Cour d’appel de Lyon, 27 janvier 2023, N° RG 21/05482
Cour d’appel de Lyon, 27 janvier 2023, N° RG 21/05482

Type de juridiction : Cour d’appel

Juridiction : Cour d’appel de Lyon

Résumé

M. [O] [M] a réalisé une donation-partage le 9 juin 2020 à ses enfants, [T], [Y] et [X], portant sur des parcelles situées à [Localité 1] et [Localité 10]. Tandis que [T] et [Y] ont accepté, [X] a refusé, entraînant un litige sur la jouissance des parcelles louées par M. [Z] [N] à son grand-père. La cour a jugé recevables les demandes contre M. [O] [M], mais a rejeté l’action en référé de M. [Z] [N], faute de preuve d’un bail rural. L’ordonnance du tribunal a été confirmée, condamnant M. [Z] [N] aux dépens.

EXPOSÉ DU LITIGE

Par acte notarié du 9 juin 2020, M. [O] [M] a fait donation à ses trois enfants [T], [Y] et [X] d’un certain nombre de parcelles, sises notamment sur les communes d'[Localité 1] et de [Localité 10]. M. [T] [M] et Mme [Y] [M] ont accepté la donation-partage, mais pas Mme [X] [M]. Le litige concerne la jouissance des parcelles louées par M. [Z] [N] à son grand-père.

MOTIFS DE LA DÉCISION

La cour a examiné la recevabilité des demandes à l’encontre de M. [O] [M] et l’action en référé de M. [Z] [N]. Concernant la recevabilité des demandes, la cour a jugé que les demandes à l’encontre de M. [O] [M] étaient recevables.
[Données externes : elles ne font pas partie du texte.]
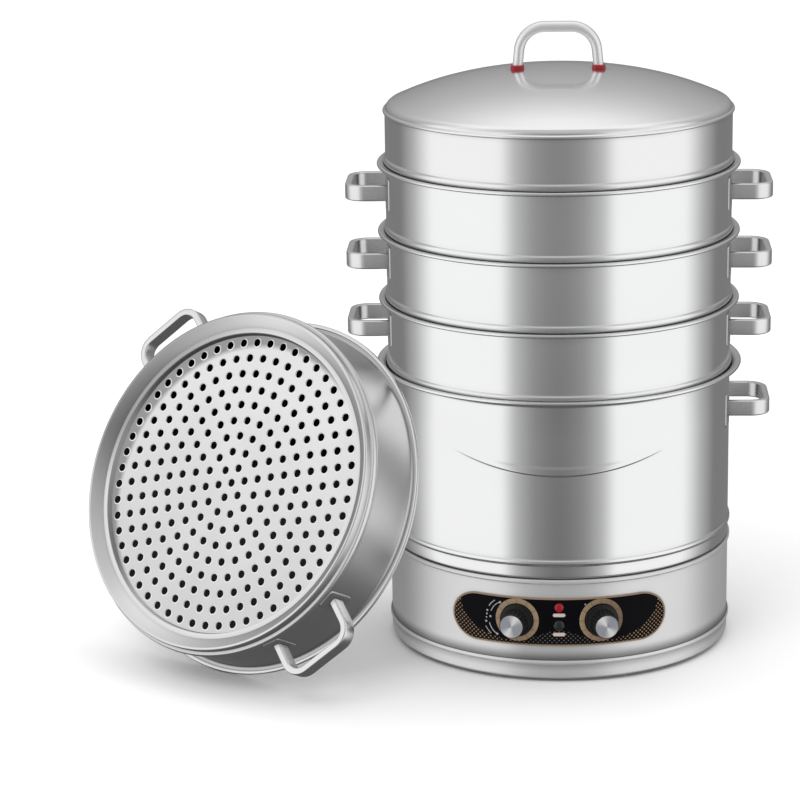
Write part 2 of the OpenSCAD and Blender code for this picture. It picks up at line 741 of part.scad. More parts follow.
module inlet_screws() color("#8a8c8f") inlet_face()
    for (x = [-1, 1]) translate([x * inlet_screw_x, 0, 0]) {
        translate([0, 0, -screw_reach]) cylinder(r = inlet_screw_r, h = screw_reach + inlet_flange_t);
        translate([0, 0, inlet_flange_t]) cylinder(r = inlet_screw_head_r, h = screw_head_h);
    }

block_y = 150;
block_d = 24;
terminal_pitch = block_w / 3.4;
terminal_hole_r = 3.4;
terminal_hole_h = 8;
module terminal_block() color("#ece9e2") translate([0, block_y, floor_z + floor_t])
    difference() {
        translate([-block_w / 2, -block_d / 2, 0]) cube([block_w, block_d, block_h]);
        for (i = [-1:1]) translate([i * terminal_pitch, 0, block_h - terminal_hole_h])
            cylinder(r = terminal_hole_r, h = terminal_hole_h + 1);
    }

// The loom: pairs of stiff round leads from the terminal block to the inlet, to the legs of the
// heating tube and to the two control bodies. Each is a chain of straight overlapping runs
lead_r = 2;
lead_in_hole = 6;
lead_rise = 10;
lead_top_rise = 16;
inlet_lead_x = 7;
inlet_lead_y = block_y + 6;
inlet_back_y = inlet_seat_r - inlet_depth;
control_lead_x = 26;
control_lead_z = 60;
control_run_in = 25;
block_top = floor_z + floor_t + block_h;
leg_x = tube_ring_r * sin(tube_gap_angle / 2);
leg_y = tube_ring_r * cos(tube_gap_angle / 2);
leg_z = heater_top - heater_t - cold_leg_l;

module lead(p) for (i = [0:len(p) - 2]) let(d = p[i + 1] - p[i]) translate(p[i])
    rotate([0, acos(d[2] / norm(d)), atan2(d[1], d[0])])
        cylinder(r = lead_r, h = norm(d) + (i < len(p) - 2 ? lead_r / 2 : 0));

module wiring_loom() color("#a33a2c") for (side = [-1, 1]) {
    lead([[side * terminal_pitch, block_y, block_top - lead_in_hole],
          [side * terminal_pitch, block_y, block_top + lead_rise],
          [side * leg_x, leg_y, block_top + lead_top_rise], [side * leg_x, leg_y, leg_z]]);
    lead([[side * inlet_lead_x, inlet_back_y, foot_h + inlet_z],
          [side * inlet_lead_x, inlet_lead_y, foot_h + inlet_z],
          [side * inlet_lead_x, inlet_lead_y, block_top]]);
    let(back = side < 0 ? thermostat_back : timer_back,
        way = [side * sin(knob_angle), -cos(knob_angle), 0])
        lead([[side * control_lead_x, block_y, block_top],
              [side * control_lead_x, block_y, control_lead_z],
              (back - control_run_in) * way + [0, 0, control_lead_z],
              (back - control_run_in) * way + [0, 0, knob_z],
              back * way + [0, 0, knob_z]]);
}

// Tiers. Each module draws a tier with its lower edge at z = 0

function tier_path() = concat(
    [[opening_r, cone_h], [land_r, cone_h]],
    arc(skirt_r - cone_edge_r, cone_edge_r, cone_edge_r, 270 - atan(cone_h / cone_w), 360, 4),
    seat_bead(0),
    flare(tier_h, tier_flare_r, tier_lip_out));

module tier_wall() color(steel) union() {
    spun(tier_path());
    rolled_lip(wall_r + tier_lip_out, tier_h);
}

plate_z = cone_h + sheet;
plate_r = opening_r + plate_rim_w;
plate_play = 0.5;
plate_step_run = 2;
plate_step_r = opening_r - plate_play;
plateau_r = plate_step_r - plate_step_run;

// The plate: a flat rim on the land, a step, and a raised plateau with rings of holes
module tier_plate() color(bright) difference() {
    spun([[0, plate_z + plate_step - sheet], [plateau_r, plate_z + plate_step - sheet],
          [plate_step_r, plate_z], [plate_r, plate_z]]);
    translate([0, 0, plate_z + plate_step - 2 * sheet]) linear_extrude(3 * sheet) {
        circle(d = hole_d, $fn = 24);
        for (ring = [1:hole_rings], i = [0:6 * ring - 1])
            rotate(i * 60 / ring) translate([ring * hole_pitch, 0]) circle(d = hole_d, $fn = 24);
    }
}

tier_handle_z = tier_h - handle_drop;
module tier_handles() color(steel) handle_loops(tier_handle_z);
module tier_pads() color(steel) handle_pads(tier_handle_z);

module lower() translate([0, 0, lower_z]) children();
module middle() translate([0, 0, middle_z]) children();
module upper() translate([0, 0, upper_z]) children();

module lower_tier_wall() lower() tier_wall();
module lower_tier_plate() lower() tier_plate();
module lower_tier_pads() lower() tier_pads();
module lower_tier_handles() lower() tier_handles();
module middle_tier_wall() middle() tier_wall();
module middle_tier_plate() middle() tier_plate();
module middle_tier_pads() middle() tier_pads();
module middle_tier_handles() middle() tier_handles();
module upper_tier_wall() upper() tier_wall();
module upper_tier_plate() upper() tier_plate();
module upper_tier_pads() upper() tier_pads();
module upper_tier_handles() upper() tier_handles();

// The leaning tier stands on its lip and touches the pot's lip. Its place is found by moving
// the mouth away from the stack until the two rolled lips are a seat gap apart

lip_c = wall_r + tier_lip_out;
pot_lip_c = wall_r + pot_lip_out;
lean_axis = [cos(lean_tilt) * cos(lean_turn), cos(lean_tilt) * sin(lean_turn), -sin(lean_tilt)];
lean_side_way = [-sin(lean_turn), cos(lean_turn), 0];
lean_up_way = cross(lean_axis, lean_side_way);
lean_mouth_z = lip_c * cos(lean_tilt) + lip_r;
function mouth(d) = [d * cos(lean_side), d * sin(lean_side), lean_mouth_z];
function lip_point(d, a) = mouth(d) + lip_c * (cos(a) * lean_side_way + sin(a) * lean_up_way);
function wire_gap(p) = norm([norm([p[0], p[1]]) - pot_lip_c, p[2] - pot_lip_z]) - 2 * lip_r;
function least_gap(d) = min([for (a = [90:0.5:180]) wire_gap(lip_point(d, a))]);
// The point of the leaning lip at the level of the pot's lip must lie outside the pot
level_angle = 180 - asin((pot_lip_z - lean_mouth_z) / (lip_c * cos(lean_tilt)));
function inside_pot(d) = let(p = lip_point(d, level_angle)) norm([p[0], p[1]]) < pot_lip_c;
function too_near(d) = inside_pot(d) || least_gap(d) < seat_gap;
function seated(near, far, tries) = let(d = (near + far) / 2)
    tries == 0 ? d : too_near(d) ? seated(d, far, tries - 1) : seated(near, d, tries - 1);
lean_reach = seated(1.5 * wall_r, 2.2 * wall_r, 24);
lean_foot = mouth(lean_reach) - tier_h * lean_axis;

module leaning() translate(lean_foot) rotate([0, 0, lean_turn]) rotate([0, 90 + lean_tilt, 0])
    rotate([0, 0, lean_roll]) children();

lean_handle_z = tier_h - lean_handle_drop;
module leaning_tier_wall() leaning() tier_wall();
module leaning_tier_plate() leaning() tier_plate();
module leaning_tier_pads() color(steel) leaning() handle_pads(lean_handle_z);
module leaning_tier_handles() color(steel) leaning() handle_loops(lean_handle_z);

// Lid. The band nests in the upper tier and the crown is seamed to its top

rim_z0 = rim_z - rim_bead_h / 2;
shoulder_x = wall_r - shoulder_r;
shoulder_z = rim_z + rim_bead_h / 2 + shoulder_up;
crown_c = shoulder_z - sqrt(pow(crown_r - shoulder_r, 2) - pow(shoulder_x, 2));
crown_h = crown_c + crown_r - rim_z;
crown_end = acos(shoulder_x / (crown_r - shoulder_r));
// The crown is drawn in this many runs, and the last one is half a run and flat
crown_runs = 11;
crown_step = (90 - crown_end) / (crown_runs + 0.5);
crown_flat = 90 - crown_step / 2;
seam_turn_in = 6 * sheet;

module lid_band() color(steel) spun(concat([[skirt_r, lid_z]], seat_bead(lid_z), [[wall_r, rim_z0]]));

module lid_crown() color(bright) difference() {
    spun(concat(
        [[wall_r - seam_turn_in, rim_z0], [wall_r, rim_z0]],
        [for (a = [-60:30:90]) [wall_r + bead_out * cos(a), rim_z + rim_bead_h / 2 * sin(a)]],
        arc(shoulder_x, shoulder_z, shoulder_r, 0, crown_end, 8),
        arc(0, crown_c, crown_r, crown_end + crown_step, crown_flat, crown_runs - 1),
        [[0, crown_c + crown_r * sin(crown_flat)]]));
    for (side = [-1, 1]) translate([side * leg_mid_x, 0, rim_z + crown_h / 2])
        cylinder(r = stud_r, h = crown_h);
}

// The handle: two legs, two bends and a top bar with one rounded section throughout
leg_mid_x = (bar_w - bar_t) / 2;
bar_top_z = rim_z + crown_h + bar_up;
bend_mid_r = bar_bend_r - bar_t / 2;
bend_z = bar_top_z - bar_bend_r;
// The crown's height under the legs, at a leg's far edge and at its near edge
function crown_z(r) = crown_c + sqrt(pow(crown_r, 2) - pow(r, 2));
grommet_half = bar_t / 2 + grommet_rim;
grommet_top = crown_z(leg_mid_x - grommet_half) + grommet_h * 0.75;

module bar_section() rounded(bar_t, bar_d, bar_edge_r);

module lid_handle() color(bright) difference() {
    union() {
        for (side = [-1, 1]) translate([side * leg_mid_x, 0, grommet_top])
            linear_extrude(bend_z - grommet_top) bar_section();
        for (side = [0, 180]) rotate([0, 0, side])
            translate([leg_mid_x - bend_mid_r, 0, bend_z]) rotate([90, 0, 0])
                rotate_extrude(angle = 90) translate([bend_mid_r, 0]) bar_section();
        translate([-leg_mid_x + bend_mid_r, 0, bend_z + bend_mid_r]) rotate([0, 90, 0])
            linear_extrude(2 * (leg_mid_x - bend_mid_r)) bar_section();
    }
    for (side = [-1, 1]) translate([side * leg_mid_x, 0, grommet_top - 1])
        cylinder(r = stud_r, h = stud_up + 1);
}

module lid_grommets() color("#a3161c") for (side = [-1, 1]) difference() {
    intersection() {
        translate([side * leg_mid_x, 0, rim_z]) linear_extrude(grommet_top - rim_z)
            rounded(2 * grommet_half, bar_d + 2 * grommet_rim, bar_edge_r + grommet_rim / 2);
        difference() {
            translate([0, 0, rim_z]) cylinder(r = wall_r, h = crown_h * 2);
            translate([0, 0, crown_c]) sphere(r = crown_r, $fn = 200);
        }
    }
    translate([side * leg_mid_x, 0, rim_z]) cylinder(r = stud_r, h = 2 * crown_h);
}

stud_up = 16;
nut_h = 4;
stud_down = 9;
crown_under = crown_z(leg_mid_x + stud_r) - sheet;

module lid_studs() color("#8a8c8f") for (side = [-1, 1])
    translate([side * leg_mid_x, 0, crown_under - stud_down])
        cylinder(r = stud_r, h = grommet_top + stud_up - crown_under + stud_down);

nut_r = 1.9 * stud_r;
nut_top = crown_z(leg_mid_x + nut_r) - sheet - curve_clear;
module lid_nuts() color("#8a8c8f") for (side = [-1, 1])
    translate([side * leg_mid_x, 0, nut_top - nut_h]) difference() {
        cylinder(r = nut_r, h = nut_h, $fn = 6);
        translate([0, 0, -1]) cylinder(r = stud_r, h = nut_h + 2);
    }

base_housing();
base_floor();
floor_screws();
rubber_feet();
pot_shell();
pot_clamp_ring();
clamp_screws();
pot_handle_pads();
pot_handles();
heater_plate();
heating_tube();
insulation_disc();
centre_stud();
thermal_cutout();
control_fascia();
fascia_trim();
control_bracket();
thermostat_body();
timer_body();
power_lamp_lens();
heat_lamp_lens();
lamp_holders();
power_inlet();
inlet_pins();
inlet_screws();
terminal_block();
wiring_loom();
thermostat_knob();
thermostat_knob_cap();
thermostat_shaft();
timer_knob();
timer_knob_cap();
timer_shaft();
lower_tier_wall();
lower_tier_plate();
lower_tier_pads();
lower_tier_handles();
middle_tier_wall();
middle_tier_plate();
middle_tier_pads();
middle_tier_handles();
upper_tier_wall();
upper_tier_plate();
upper_tier_pads();
upper_tier_handles();
leaning_tier_wall();
leaning_tier_plate();
leaning_tier_pads();
leaning_tier_handles();
lid_band();
lid_crown();
lid_handle();
lid_grommets();
lid_studs();
lid_nuts();
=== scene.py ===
# %% [markdown]
# # An electric bun steamer
#
# A heater base carries a fixed water pot. Three perforated tiers and a deep lid stand on the pot,
# and a fourth tier leans beside it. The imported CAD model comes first. It fixes where everything
# is. What follows builds the skins, the printed panel, the finishes and the studio around it.
#
# Sizes are in millimetres until a mesh is made, because that is how the maker thinks of sheet
# metal. Blender works in metres, so one constant turns the one into the other.

# %% The frame
import json
import math

import bpy
import numpy as np
from mathutils import Matrix


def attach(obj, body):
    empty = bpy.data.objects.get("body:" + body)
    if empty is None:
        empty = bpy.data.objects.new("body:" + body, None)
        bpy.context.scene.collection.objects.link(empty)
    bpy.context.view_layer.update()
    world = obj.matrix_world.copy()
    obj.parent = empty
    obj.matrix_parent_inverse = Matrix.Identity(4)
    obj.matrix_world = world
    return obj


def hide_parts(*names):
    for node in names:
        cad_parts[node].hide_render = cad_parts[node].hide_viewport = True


MM = 0.001
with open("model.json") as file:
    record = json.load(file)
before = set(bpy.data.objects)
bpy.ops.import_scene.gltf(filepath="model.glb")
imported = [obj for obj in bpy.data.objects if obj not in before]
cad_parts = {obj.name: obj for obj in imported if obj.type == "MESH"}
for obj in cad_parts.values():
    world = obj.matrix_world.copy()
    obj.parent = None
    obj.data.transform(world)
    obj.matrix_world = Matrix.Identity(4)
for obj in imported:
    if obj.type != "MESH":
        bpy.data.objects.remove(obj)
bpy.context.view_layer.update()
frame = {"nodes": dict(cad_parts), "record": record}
nodes = frame["nodes"]

# %% [markdown]
# ## The camera
#
# The lips, the beads and the two knobs gave the place of the camera. A camera has three axes of
# its own: right, up and backwards. Turning, tilting and rolling are worked out here as vectors,
# because that shows plainly what each angle does, and the matrix is written straight from them.

# %% Camera
camera_place = np.array([-2.0, -3841.5, 1354.1]) * MM
turn, tilt, roll = np.radians([3.113, 15.120, 0.920])
level_right = np.array([math.cos(turn), math.sin(turn), 0])
level_ahead = np.array([-math.sin(turn), math.cos(turn), 0])
above = level_ahead * math.sin(tilt) + np.array([0, 0, 1]) * math.cos(tilt)
ahead = np.cross(above, level_right)
right = math.cos(roll) * level_right - math.sin(roll) * above
upward = math.sin(roll) * level_right + math.cos(roll) * above

camera = bpy.data.objects.new("camera", bpy.data.cameras.new("camera"))
bpy.context.scene.collection.objects.link(camera)
camera.matrix_world = Matrix([
    (right[i], upward[i], -ahead[i], camera_place[i]) for i in range(3)
] + [(0, 0, 0, 1)])
camera.data.sensor_width = 36
camera.data.lens = 2993 / 800 * 36
camera.data.clip_end = 100
bpy.context.scene.camera = camera
print("camera: lens", round(camera.data.lens, 1), "mm, looks", np.round(ahead, 3))

# %% [markdown]
# ## Studio
#
# The world has two strengths. To the camera and to mirrors it is plain white, which gives the
# white background. To matt surfaces it is weaker, so that the world and one broad lamp together
# light them at a level at which a colour comes out about as it is written.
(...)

En ce qui concerne l’action en référé, la cour a conclu que M. [Z] [N] n’avait pas prouvé l’existence d’un bail rural, justifiant ainsi le rejet de sa demande en référé.

CONCLUSION

La cour a confirmé l’ordonnance du tribunal paritaire des baux ruraux de Belley et a condamné M. [Z] [N] aux dépens de l’instance d’appel. L’application de l’article 700 du code de procédure civile a été jugée non nécessaire dans cette affaire.


AFFAIRE BAUX RURAUX

COLLÉGIALE

N° RG 21/05482 – N° Portalis DBVX-V-B7F-NW4Q

[N]

C/

[M]

[M]

[M]

APPEL D’UNE DÉCISION DU :

Tribunal paritaire des baux ruraux de BELLEY

du 14 Juin 2021

RG : 52-20-1

COUR D’APPEL DE LYON

BAUX RURAUX

ARRÊT DU 27 JANVIER 2023

APPELANT :

[Z] [N]

né en à

[Adresse 6]

[Localité 2]

représenté par Me Christine DECALF, avocat au barreau de CHAMBERY

INTIMÉS :

[T] [M]

né en à

[Adresse 8]

[Localité 10]

représenté par Me Hélène DOYEN de la SCP LE RAY BELLINA DOYEN, avocat au barreau de CHAMBERY

[O] [M]

né le 14 Mars 1933 à [Localité 9]

[Adresse 8]

[Localité 10]

représenté par Me Hélène DOYEN de la SCP LE RAY BELLINA DOYEN, avocat au barreau de CHAMBERY

[Y] [M]

née en à

[Adresse 4]

[Localité 1]

représentée par Me Hélène DOYEN de la SCP LE RAY BELLINA DOYEN, avocat au barreau de CHAMBERY

DÉBATS EN AUDIENCE PUBLIQUE DU : 17 Novembre 2022

COMPOSITION DE LA COUR LORS DES DEBATS ET DU DÉLIBÉRÉ :

– Béatrice REGNIER, président

– Catherine CHANEZ, conseiller

– Régis DEVAUX, conseiller

assistés pendant les débats de Rima AL TAJAR, Greffier.

ARRÊT : CONTRADICTOIRE

Prononcé publiquement le 27 Janvier 2023 par mise à disposition de l’arrêt au greffe de la Cour, les parties en ayant été préalablement avisées dans les conditions prévues à l’article 450 alinéa 2 du code de procédure civile ;

Signé par Béatrice REGNIER, Président et par Rima AL TAJAR, Greffier auquel la minute de la décision a été remise par le magistrat signataire.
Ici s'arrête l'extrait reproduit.